■ **Exercise prompt**: Beginning at the first line of the data, print each line exactly, stopping after the line that contains "SPACER_R, SPACER_HALF = 11.8, 3.7".

■ **Dataset content**:
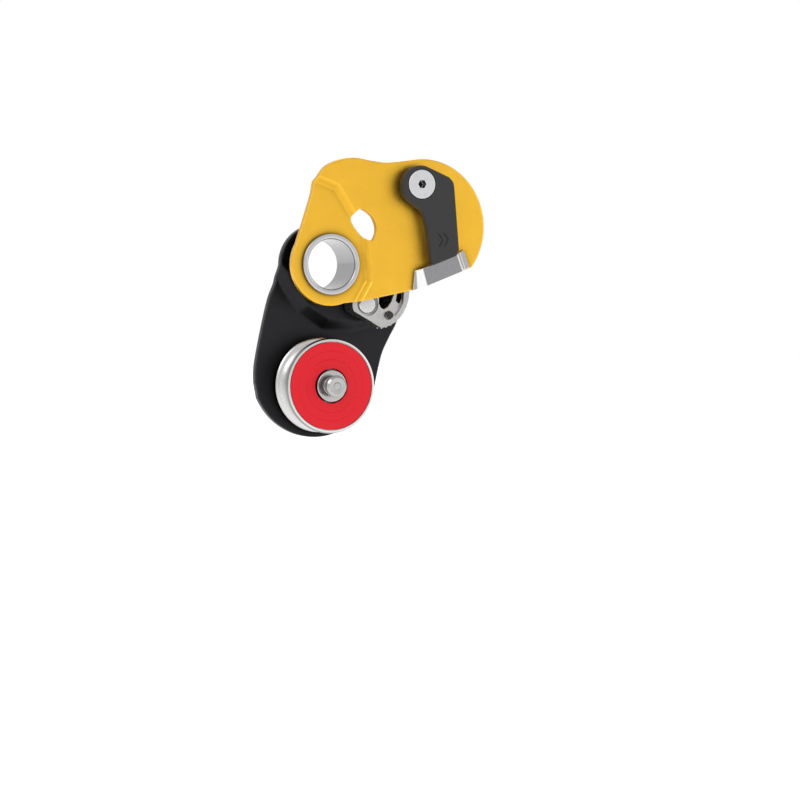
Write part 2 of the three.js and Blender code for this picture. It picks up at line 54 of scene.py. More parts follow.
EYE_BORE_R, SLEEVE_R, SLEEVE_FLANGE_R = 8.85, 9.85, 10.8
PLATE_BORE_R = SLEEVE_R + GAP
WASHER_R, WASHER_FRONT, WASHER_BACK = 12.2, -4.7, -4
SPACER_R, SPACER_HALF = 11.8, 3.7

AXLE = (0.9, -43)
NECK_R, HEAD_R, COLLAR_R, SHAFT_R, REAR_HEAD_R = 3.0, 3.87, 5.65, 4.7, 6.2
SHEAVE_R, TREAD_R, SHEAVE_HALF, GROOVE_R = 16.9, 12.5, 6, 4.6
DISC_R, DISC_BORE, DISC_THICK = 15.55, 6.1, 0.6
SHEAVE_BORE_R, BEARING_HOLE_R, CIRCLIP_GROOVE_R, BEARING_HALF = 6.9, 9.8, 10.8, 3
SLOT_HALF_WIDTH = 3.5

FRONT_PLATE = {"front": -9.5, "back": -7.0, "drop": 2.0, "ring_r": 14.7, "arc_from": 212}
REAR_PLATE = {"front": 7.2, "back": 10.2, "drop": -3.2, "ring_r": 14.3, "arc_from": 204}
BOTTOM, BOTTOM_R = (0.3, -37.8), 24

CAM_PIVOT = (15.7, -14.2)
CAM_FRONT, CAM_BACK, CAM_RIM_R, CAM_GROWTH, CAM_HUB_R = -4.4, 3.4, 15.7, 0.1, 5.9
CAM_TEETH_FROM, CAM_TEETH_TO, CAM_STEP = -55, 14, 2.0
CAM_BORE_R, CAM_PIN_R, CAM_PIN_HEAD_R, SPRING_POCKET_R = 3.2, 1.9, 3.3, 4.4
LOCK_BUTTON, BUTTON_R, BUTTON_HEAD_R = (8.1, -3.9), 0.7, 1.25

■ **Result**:
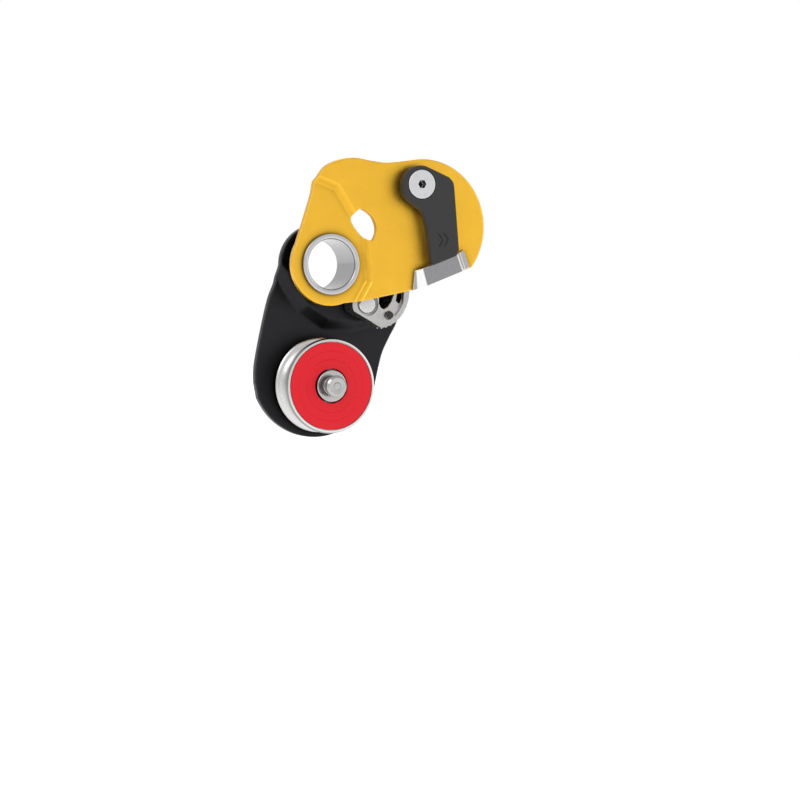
Write part 2 of the three.js and Blender code for this picture. It picks up at line 54 of scene.py. More parts follow.
EYE_BORE_R, SLEEVE_R, SLEEVE_FLANGE_R = 8.85, 9.85, 10.8
PLATE_BORE_R = SLEEVE_R + GAP
WASHER_R, WASHER_FRONT, WASHER_BACK = 12.2, -4.7, -4
SPACER_R, SPACER_HALF = 11.8, 3.7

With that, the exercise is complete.